Verónica Linares: "Por los cielos con papá"
Verónica Linares: "Por los cielos con papá"
Verónica Linares

Mi papá es arequipeño y toda la vida hemos viajado a la Ciudad Blanca para visitar a la familia. La primera vez que me llevaron tenía meses de nacida y fue para que mis abuelos me conocieran. Sin Facebook ni smartphones, un viaje era la única forma de conocer a la primogénita. Mi mamá recuerda que en el hueco trasero de su Volkswagen Escarabajo color celeste improvisaron una cuna acomodando mis mantitas. Así dormí durante las trece horas de carretera. No existían los cinturones de seguridad ni las sillas de auto para bebes.

En el verano del 87, cuando tenía 10 años, mi papá me invitó a acompañarlo a Arequipa, a donde viajaría por trabajo. Sin mi mamá ni mi hermana, solo él y yo. Unas vacaciones exclusivas de papá e hija mayor. Acepté entusiasmada.

Nos quedamos un mes y fue uno de los viajes más divertidos de mi vida, no solo porque compartí mucho con él sino porque, a insistencia de mi tía Olga, me quedé en su casa a compartir habitación con mi prima Alejandra. Éramos unas niñas agrandadas. 

Hay una escena de ese viaje que mi papá recuerda siempre con orgullo. Fue justo a la ida. Para él, ese episodio resume mi personalidad: siempre con una respuesta para todo y desde chiquita sé qué quiero. Yo tengo otra interpretación de lo sucedido.

Nos habíamos sentado en el avión, las azafatas recorrían el pasadizo haciendo la cuenta de los asientos ocupados, una de ella destacaba por su dulce sonrisa. Mi papá y yo no paramos de hablar todo el vuelo. Lo parlanchina lo heredé de él. 

Justo antes de aterrizar, la guapa azafata pasó a inspeccionar que todos tuviéramos puesto el cinturón de seguridad. En eso mi papá voltea y me pregunta: «Hijita, cuando seas grande, ¿te gustaría ser como esa aeromoza?». Yo, casi sin respirar le respondí: «No, papá, yo preferiría ser la dueña del avión».

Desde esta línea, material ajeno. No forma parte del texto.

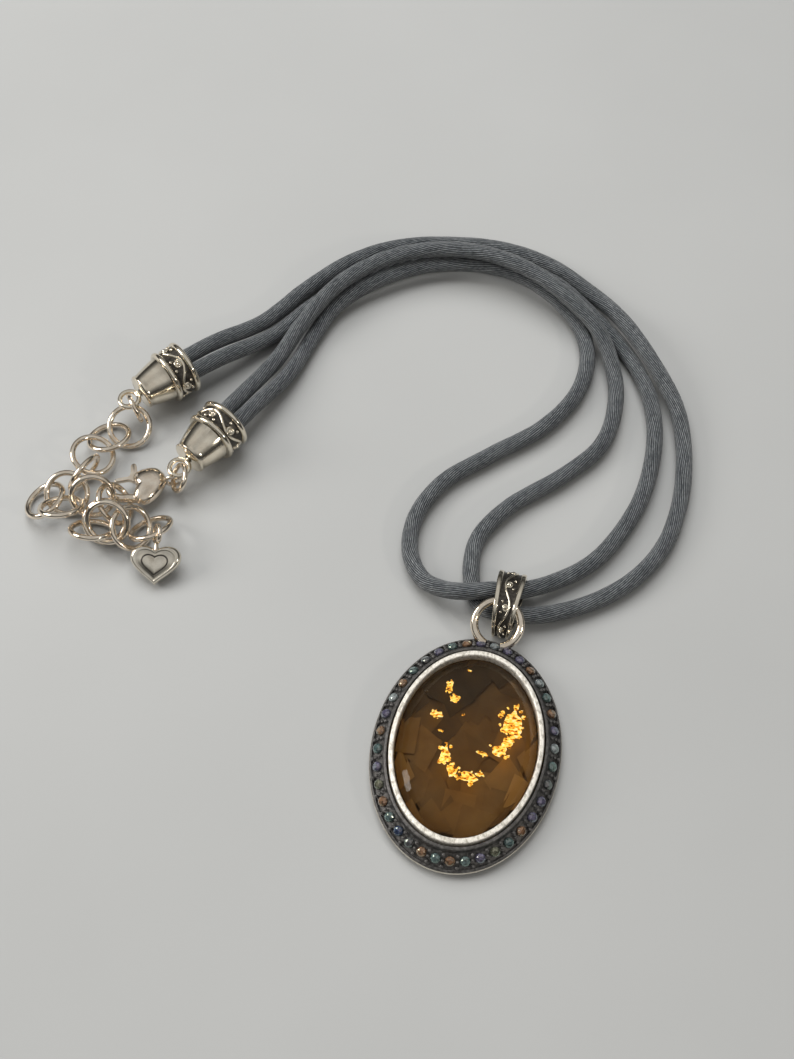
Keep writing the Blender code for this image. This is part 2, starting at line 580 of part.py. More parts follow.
def lifting_axis(pivot, carried):
    """The level axis through the pivot that lifts the middle of what the joint carries."""
    away = sum(carried, Vector()) / len(carried) - pivot
    away.z = 0
    return away.normalized().cross(Vector((0, 0, 1)))


def carried_middles(name):
    """The middles of the named piece and of every piece that hangs on it."""
    middles = [CLASP_MIDDLE] if name == "clasp" else []
    for row_name, parent, centre, *_ in CHAIN:
        if row_name == name:
            middles.append(Vector(centre))
        if parent == name:
            middles += carried_middles(row_name)
    if name == "clasp_ring":
        middles += carried_middles("clasp")
    return middles


def hang(pieces, joint):
    """Gives the pieces their origin on the joint, and makes the joint carry them."""
    empty, pivot = joint
    for piece in pieces:
        piece.data.transform(Matrix.Translation(-pivot))
        piece.parent = empty


def main():
    for leftover in list(bpy.data.objects):
        bpy.data.objects.remove(leftover)
    looks = {
        "silver": material("silver", (0.62, 0.60, 0.55), 0.25, 1.0),
        "oxidised": material("oxidised", (0.08, 0.08, 0.085), 0.45, 1.0),
        "amber": material("amber", (0.20, 0.10, 0.03), 0.08, 0.0),
        "pave": material("pave", (0.25, 0.22, 0.42), 0.08, 0.0),
        "satin": material("satin", (0.085, 0.088, 0.095), 0.55, 0.0),
        "glue": material("glue", (0.45, 0.42, 0.34), 0.5, 0.0),
        "steel": material("steel", (0.5, 0.5, 0.5), 0.35, 1.0),
    }
    make_cord("cord_1", ROUTE_1, looks["satin"])
    make_cord("cord_2", ROUTE_2, looks["satin"])
    for letter in CAPS:
        make_cap(letter, looks)

    bail_joint = joint_empty("bail", None, BAIL_START + 5 * MM * BAIL_HEADING, BAIL_SLIDE_AXIS, BAIL_SLIDE)
    hang([make_bail(looks["silver"])], bail_joint)
    rise = math.cos(RING_TILT) * RING_HEADING + math.sin(RING_TILT) * Vector((0, 0, 1))
    hang(make_pendant(looks), joint_empty("pendant", bail_joint, RING_CENTRE + RING_RADIUS * rise,
                                          RING_HEADING.cross(Vector((0, 0, -1))), (0, PENDANT_SWING)))

    wires = {f"eye_{letter}": (start - EYE_OFFSET * heading, (0, 0, 1), EYE_RADIUS)
             for letter, (start, heading, _) in CAPS.items()}
    wires["clasp"] = HOOK_BEND
    joints = {}
    for name, parent, centre, axis, radius, wire, swing in CHAIN:
        wires[name] = (centre, axis, radius)
        if parent == "clasp":
            tail = (CLASP_LOOP_CENTRE, CLASP_LOOP_AXIS, CLASP_LOOP_RADIUS)
            pivot = nearest_wire(wires["clasp_ring"], tail)
            joints["clasp"] = joint_empty("clasp", joints["clasp_ring"], pivot,
                                          lifting_axis(pivot, carried_middles("clasp")), (0, CLASP_SWING))
            fixed, swinging = make_clasp(looks)
            hang(fixed, joints["clasp"])
            hang(swinging, joint_empty("clasp_lever", joints["clasp"], CLASP_PIVOT, (0, 0, 1), (0, LEVER_TURN)))
        pivot = nearest_wire(wires[parent], wires[name])
        joints[name] = joint_empty(name, joints.get(parent), pivot,
                                   lifting_axis(pivot, carried_middles(name)), (0, swing))
        hang([torus(name, centre, axis, radius, wire, looks["silver"])], joints[name])
    charm, eye_axis, heart_middle = make_charm(looks["silver"])
    pivot = nearest_wire(wires["link_14"], (CHARM_EYE, eye_axis, CHARM_EYE_RADIUS))
    hang(charm, joint_empty("heart_charm", joints["link_14"], pivot, lifting_axis(pivot, [heart_middle]),
                            (0, CHARM_SWING)))


main()
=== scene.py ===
import math
import random

import bmesh
import bpy
import numpy as np
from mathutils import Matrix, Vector


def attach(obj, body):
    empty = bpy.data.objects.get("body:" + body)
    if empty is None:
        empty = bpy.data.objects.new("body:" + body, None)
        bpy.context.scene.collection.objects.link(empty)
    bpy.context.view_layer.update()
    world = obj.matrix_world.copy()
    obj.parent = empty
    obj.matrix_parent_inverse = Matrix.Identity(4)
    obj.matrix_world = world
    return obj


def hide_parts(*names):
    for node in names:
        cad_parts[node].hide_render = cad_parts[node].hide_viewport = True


# The looks of the pendant necklace, in metres in the row frame: +Z up from the surface it lies on.
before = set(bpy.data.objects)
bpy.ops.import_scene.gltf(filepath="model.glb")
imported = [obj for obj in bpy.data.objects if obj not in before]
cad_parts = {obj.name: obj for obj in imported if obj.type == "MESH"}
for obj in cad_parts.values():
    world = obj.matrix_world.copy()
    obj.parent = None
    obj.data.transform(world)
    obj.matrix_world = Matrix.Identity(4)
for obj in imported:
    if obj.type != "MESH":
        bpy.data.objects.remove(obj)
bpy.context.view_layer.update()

MM = 0.001
UP = Vector((0, 0, 1))

# The pendant: its long axis leans from +Y towards +X, and a band is narrower at the sides.
LEAN = math.radians(11.9)
LONG_AXIS = Vector((math.sin(LEAN), math.cos(LEAN), 0))
SHORT_AXIS = Vector((math.cos(LEAN), -math.sin(LEAN), 0))
BEZEL_LONG = 17.0
BEZEL_SHORT = 12.5
BAND_RATIO = 0.82
STONE_LONG = 15.8
STONE_SHORT = 11.5
STONE_TOP = 6.32
STONE_FALL = 1.85  # how far the dome drops from its middle to its edge
FACET_PITCH = 0.235  # as a share of the stone's half size
RING_HEADING = Vector((0.252, 0.968, 0)).normalized()
RING_TILT = math.radians(26.3)
RING_CENTRE = Vector((0.00575, 0.0221, 0.00405))

BAIL_START = Vector((0.0062, 0.0207, 0.0))
BAIL_HEADING = Vector((0.232, 0.973, 0.0)).normalized()
BAIL_WIDTHS = (3.4, 4.8)
BAIL_INSIDE = (
    (0.80, 1.30), (0.95, 3.00), (1.90, 5.10), (3.40, 6.50), (4.90, 6.82), (6.70, 6.74),
    (8.80, 6.15), (10.35, 4.85), (11.15, 3.10), (11.25, 1.60), (10.60, 0.80), (7.50, 0.78),
    (4.00, 0.78), (1.50, 0.80),
)
BAIL_FLOOR = 0.42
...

Mi papá se carcajea cada vez que cuenta esta anécdota. Dice que le sorprendió la rapidez de mi respuesta y lo ambiciosa que parecía a los 10 años. Yo no lo contradigo, pero la verdad es otra que ahora puedo revelar.

Yo me había dado cuenta de que mi papá había estado mirando a la aeromoza cada vez que pasaba y que, como a muchos en el avión, seguramente le parecía una joven simpática. Él no le dijo nada en particular, no le hizo un gesto distinto, no podría decir –ni siquiera– que le estuvo coqueteando, pero yo estaba muerta de los celos: ¿qué se había creído ella para interrumpir nuestro momento? Ahora que lo cuento, me avergüenzo de mi actitud, pero a los 10 años yo quería matarla.

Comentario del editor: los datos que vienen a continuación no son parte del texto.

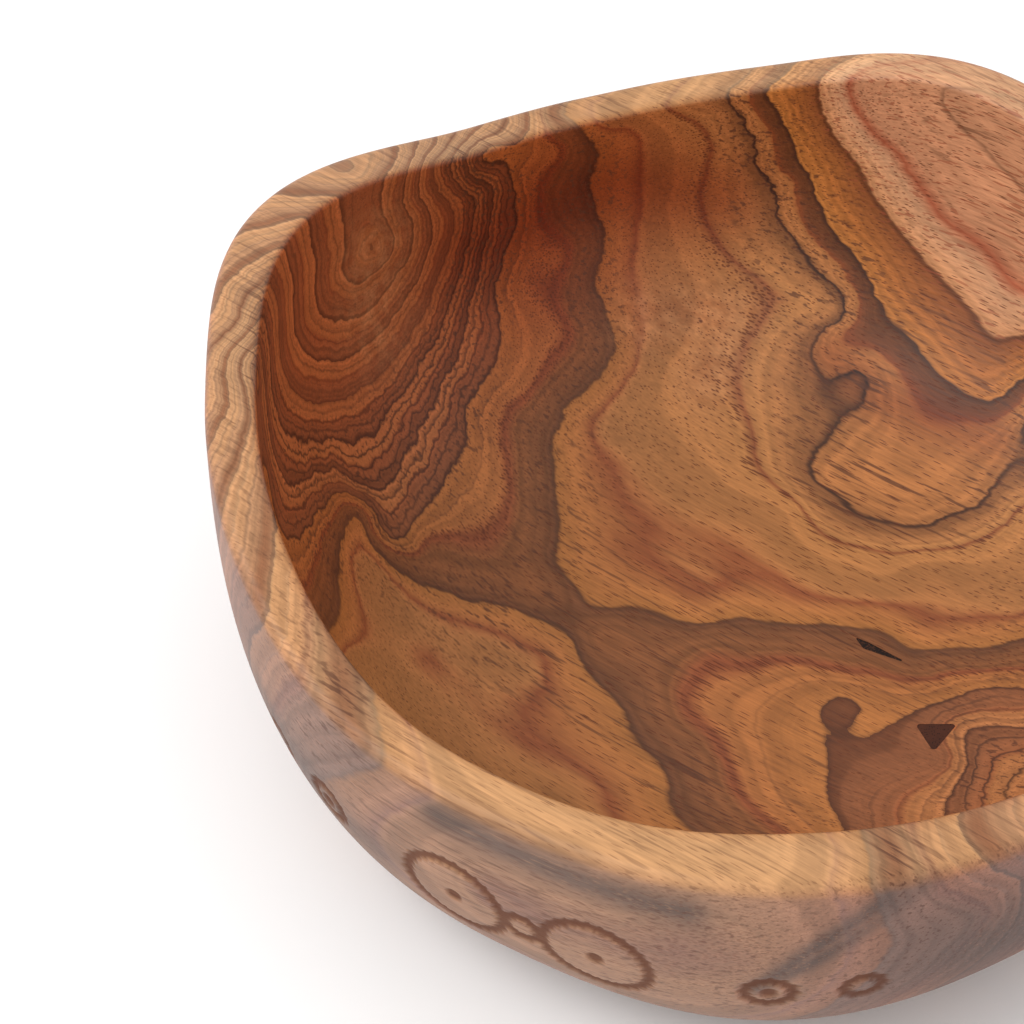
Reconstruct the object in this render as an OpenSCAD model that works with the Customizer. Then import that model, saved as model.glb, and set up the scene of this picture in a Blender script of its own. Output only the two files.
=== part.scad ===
// Hand-carved free-form bowl with a waving rim, carved from one block of teak.
// A drying check in its floor is filled, and a dead knot sits in a socket beside it.
// Millimetres, +Z up. The origin is the centre of the flat foot, on the table.
// -Y is the front, the side that carries the burnt ornament.

/* [Bowl] */
// Mean diameter of the bowl over the outside of its rim
bowl_d = 248; // [220:2:300]
// Mean height of the rim above the table
rim_h = 85; // [74:1:100]
// How strongly the rim waves up and down, in and out, and in thickness: 1 is as carved
waviness = 1; // [0:0.1:1.2]

/* [Wall] */
// Thickness of the wall at the rim, where it is thinnest
rim_t = 11.4; // [9:0.2:14]
// Thickness of the wood under the middle of the hollow
floor_t = 13; // [10:0.5:18]
// Rounding of the rim's outer edge
outer_round = 3.2; // [1:0.2:4]
// Rounding of the rim's inner edge
inner_round = 1.4; // [0.6:0.2:3]

/* [Curves] */
// Radius of the flat foot, as a share of the rim's radius
foot_share = 0.46; // [0.36:0.01:0.55]
// Fullness of the outside: 2 is a plain ellipse, more is fuller
outside_fullness = 2.8; // [2.2:0.1:3.4]
// Radius of the level floor, as a share of the hollow's radius
floor_share = 0.22; // [0.12:0.01:0.3]
// Fullness of the hollow
hollow_fullness = 2.4; // [2:0.1:2.8]

/* [Fillings] */
// Length of the filled check, along the grain
check_l = 12; // [8:0.5:14]
// Width of the check at its widest
check_w = 2.4; // [1.6:0.2:3.2]
// Depth of the check's filling below the middle of the hollow
check_depth = 4; // [2:0.5:6]
// Width of the dead knot
knot_w = 7; // [5:0.5:8]
// Depth of the dead knot below the middle of the hollow
knot_depth = 5; // [2:0.5:6]

/* [Hidden] */

// The carver's swells. Each one is where it stands round the rim, in degrees from +X
// towards +Y, how far it runs to either side, and how far it goes: out from the mean
// circle, up from the mean height, or into the hollow, which makes the wall thicker.
OUT = [[58, 30, 3.5], [152, 30, 6], [270, 32, 5.5]];
UP = [[63, 45, 17], [104, 24, 3], [166, 62, 19], [234, 40, -5], [270, 40, -1.5], [306, 40, -6]];
THICKER = [[45, 45, 1.5], [148, 36, 2], [274, 32, 4]];
// Between the swells the rim lies this far inside the mean circle and below the mean.
OUT_REST = -1.5;
UP_REST = -3;

// Facets round the bowl, and down each part of its section.
AROUND = 108;
WALL_STEPS = 16;
HOLLOW_STEPS = 18;
EDGE_STEPS = 3;

// The grain runs across the floor at this angle from +X.
GRAIN_ANGLE = -36;
// Where the check begins, and the knot's first corner, on the floor.
CHECK_AT = [27, 0.5];
KNOT_AT = [39.5, -28];
// Rounding of the fillings' thin ends and corners.
CHECK_END_R = 0.3;
KNOT_CORNER_R = 0.8;

// A swell rises and sinks like one turn of a cosine, and swells that meet add up.
function away(angle, middle) = abs((angle - middle + 540) % 360 - 180);
function swell(angle, s) =
    away(angle, s[0]) < s[1] ? s[2] * (1 + cos(180 * away(angle, s[0]) / s[1])) / 2 : 0;
function total(values, i = 0) = i < len(values) ? values[i] + total(values, i + 1) : 0;
function wave(angle, rest, swells) =
    waviness * (rest + total([for (s = swells) swell(angle, s)]));
function rim_radius(angle) = bowl_d / 2 + wave(angle, OUT_REST, OUT);
function rim_height(angle) = rim_h + wave(angle, UP_REST, UP);
function hollow_radius(angle) = rim_radius(angle) - rim_t - wave(angle, 0, THICKER);

// A quarter of a superellipse: at turn 0 it stands upright, at turn 90 it lies level.
function across(turn, flat_r, wall_r, fullness) =
    flat_r + (wall_r - flat_r) * pow(cos(turn), 2 / fullness);
function down(turn, top, bottom, fullness) =
    top - (top - bottom) * pow(sin(turn), 2 / fullness);

// Each list holds points of the section, [radius, height], at one angle round the bowl.
function outside_points(r, h) = [
    for (i = [WALL_STEPS:-1:1])
        let (turn = 90 * i / WALL_STEPS)
        [across(turn, r * foot_share, r, outside_fullness),
         down(turn, h - outer_round, 0, outside_fullness)]
];
function outer_edge_points(r, h) = [
    for (i = [0:EDGE_STEPS])
        let (turn = 90 * i / EDGE_STEPS)
        [r - outer_round * (1 - cos(turn)), h - outer_round * (1 - sin(turn))]
];
function inner_edge_points(r, h) = [
    for (i = [0:EDGE_STEPS])
        let (turn = 90 * i / EDGE_STEPS)
        [r + inner_round * (1 - sin(turn)), h - inner_round * (1 - cos(turn))]
];
function hollow_points(r, h) = [
    for (i = [1:HOLLOW_STEPS])
        let (turn = 90 * i / HOLLOW_STEPS)
        [across(turn, r * floor_share, r, hollow_fullness),
         down(turn, h - inner_round, floor_t, hollow_fullness)]
];
function section(angle) =
    let (r = rim_radius(angle), inner = hollow_radius(angle), h = rim_height(angle))
    concat(outside_points(r, h), outer_edge_points(r, h),
           inner_edge_points(inner, h), hollow_points(inner, h));

// The carved form: a section at every angle, from the foot over the rim to the floor.
module carved_form() {
    rings = len(section(0));
    points = [
        for (a = [0:AROUND - 1])
            let (angle = 360 * a / AROUND)
            for (p = section(angle)) [p[0] * cos(angle), p[0] * sin(angle), p[1]]
    ];
    function at(a, ring) = (a % AROUND) * rings + ring;
    skin = [
        for (a = [0:AROUND - 1], k = [0:rings - 2])
            for (f = [[at(a, k), at(a, k + 1), at(a + 1, k + 1)],
                      [at(a, k), at(a + 1, k + 1), at(a + 1, k)]]) f
    ];
    foot = [for (a = [0:AROUND - 1]) at(a, 0)];
    level_floor = [for (a = [AROUND - 1:-1:0]) at(a, rings - 1)];
    polyhedron(points, concat(skin, [foot, level_floor]), convexity = 6);
}

// The check's outline, a blunt head that runs out to a point along the grain,
// taken straight down into the floor.
module check_plug() {
    translate([CHECK_AT[0], CHECK_AT[1], floor_t - check_depth])
        rotate([0, 0, GRAIN_ANGLE])
            linear_extrude(height = rim_h)
                hull() {
                    circle(r = CHECK_END_R, $fn = 16);
                    translate([check_l / 4, -check_w / 4])
                        circle(d = check_w, $fn = 24);
                    translate([check_l, 0])
                        circle(r = CHECK_END_R, $fn = 16);
                }
}

// The knot's outline, a triangle with round corners, taken straight down.
module knot_plug() {
    translate([KNOT_AT[0], KNOT_AT[1], floor_t - knot_depth])
        linear_extrude(height = rim_h)
            hull() {
                for (corner = [[0, 0], [knot_w, -0.8], [0.35 * knot_w, -knot_w]])
                    translate(corner)
                        circle(r = KNOT_CORNER_R, $fn = 16);
            }
}

module bowl_body() {
    color("peru")
        difference() {
            carved_form();
            check_plug();
            knot_plug();
        }
}

// Both fillings are dressed flush with the hollow, so the carved form cuts their tops.
module check_filling() {
    color("#2E2019")
        intersection() {
            carved_form();
            check_plug();
        }
}

module dead_knot() {
    color("#4A2A1C")
        intersection() {
            carved_form();
            knot_plug();
        }
}

bowl_body();
check_filling();
dead_knot();
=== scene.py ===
# %% [markdown]
# # Dressing a hand-carved teak bowl
#
# The bowl is carved from one block of teak, so nearly all that the eye meets is wood:
# its waving rim, its growth rings where the gouge has cut through them, its pores and
# its oiled sheen. The CAD model already holds the size and the plain form. This lesson
# loads it, carves a finer copy, cuts and scorches an ornament into its front, seats
# the two fillings of the floor, and builds the finishes from nodes.

# %% Load the fixed frame
import math

import bmesh
import bpy
import numpy as np
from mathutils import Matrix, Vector


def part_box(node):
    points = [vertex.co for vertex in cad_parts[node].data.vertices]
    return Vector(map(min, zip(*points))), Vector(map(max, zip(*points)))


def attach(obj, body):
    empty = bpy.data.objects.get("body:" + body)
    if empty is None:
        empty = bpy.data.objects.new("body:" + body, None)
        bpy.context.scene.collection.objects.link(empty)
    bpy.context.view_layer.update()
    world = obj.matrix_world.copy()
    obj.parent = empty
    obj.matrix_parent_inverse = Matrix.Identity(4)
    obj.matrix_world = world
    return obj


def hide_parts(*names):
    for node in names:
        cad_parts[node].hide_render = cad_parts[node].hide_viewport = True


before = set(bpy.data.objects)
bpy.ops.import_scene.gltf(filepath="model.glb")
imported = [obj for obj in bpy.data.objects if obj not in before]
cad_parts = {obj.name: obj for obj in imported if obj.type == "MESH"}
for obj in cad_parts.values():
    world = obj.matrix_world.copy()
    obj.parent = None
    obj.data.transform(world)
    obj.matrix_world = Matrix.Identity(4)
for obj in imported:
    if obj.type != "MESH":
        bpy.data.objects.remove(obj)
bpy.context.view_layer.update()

MM = 0.001
scene = bpy.context.scene
print("CAD nodes:", sorted(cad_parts))

# %% [markdown]
# ## Camera
# A long lens from above the front left keeps the bowl's proportions calm. The bowl is
# cropped by the right and lower edges of the view, so the middle of the hollow, where
# the figure is richest, fills the picture.

# %% Camera
camera_data = bpy.data.cameras.new("camera")
camera_data.sensor_width = 36
camera_data.lens = 121.5
camera = bpy.data.objects.new("camera", camera_data)
camera.location = (-0.055, -0.552, 0.620)
camera.rotation_euler = (math.radians(44.41), 0, 0)
scene.collection.objects.link(camera)
scene.camera = camera
print("camera at", tuple(round(c, 3) for c in camera.location))

# %% [markdown]
# ## Small helpers for nodes
# Every finish below is a tree of nodes. Three short helpers keep the lessons about wood
# and not about wiring: one puts a node in a tree and feeds its sockets, one does sums,
# and one mixes two colours.

# %% Node helpers
def feed(tree, socket, value):
    """Gives a socket a plain value, or links another socket to it."""
    if isinstance(value, bpy.types.NodeSocket):
        tree.links.new(value, socket)
    else:
        socket.default_value = value


def add(tree, kind, inputs=None, **choices):
    """Puts a node in the tree, sets its choices and feeds the inputs that are named."""
    node = tree.nodes.new(kind)
    for name, value in choices.items():
        setattr(node, name, value)
    for name, value in (inputs or {}).items():
        feed(tree, node.inputs[name], value)
    return node


def sum_of(tree, operation, a, b=0.0, c=0.0):
    """One line of arithmetic on the values a, b and c."""
    node = add(tree, "ShaderNodeMath", operation=operation)
    for socket, value in zip(node.inputs, (a, b, c)):
        feed(tree, socket, value)
    return node.outputs[0]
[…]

En las pupilas de mi papá solo se reflejaba mi cara contándole del colegio y mis amigos y de pronto aparecía la aeromoza ofreciendo no sé qué y él volteaba muy sonriente a agradecerle su preocupación. Pobre mujer, por querer bajarle la llanta ante mi papá terminé ninguneando su trabajo. Quería dejarle claro que esa joven no era gran cosa y que su hijita linda sería mejor que ella: no una trabajadora más, sino la dueña del avión.

¡Qué difícil es darse cuenta de que nuestros papás también son humanos! Que se equivocan, que lloran, que sufren, que ríen, que buscan divertirse, que se aburren, que hacen cosas tontas, que tienen gustos distintos a los nuestros, que también pueden mirar a otras chicas: que son personas.

Admito que cuando pasa delante de mí un chico guapo la mirada me traiciona y no dejo de observarlo, incluso también ahora que soy mamá. Veo con detenimiento su forma de vestir, de caminar, de conversar, a la gente con la que está y me pregunto si mi Fabio será así de grande: churro, flaco, musculoso, alto, hablador... 

Solo estoy segura de que me gustaría que mantenga esa sonrisa preciosa que hace inclinando la cabeza, pero manteniendo la mirada hacia arriba y sin mover los ojos. Será sin duda un rompecorazones. Tanto tiempo tuvo que pasar para que yo entendiera que los hijos no tienen competencia. Para mamá, Fabio siempre será el dueño no de uno, sino de todos los aviones del aeropuerto.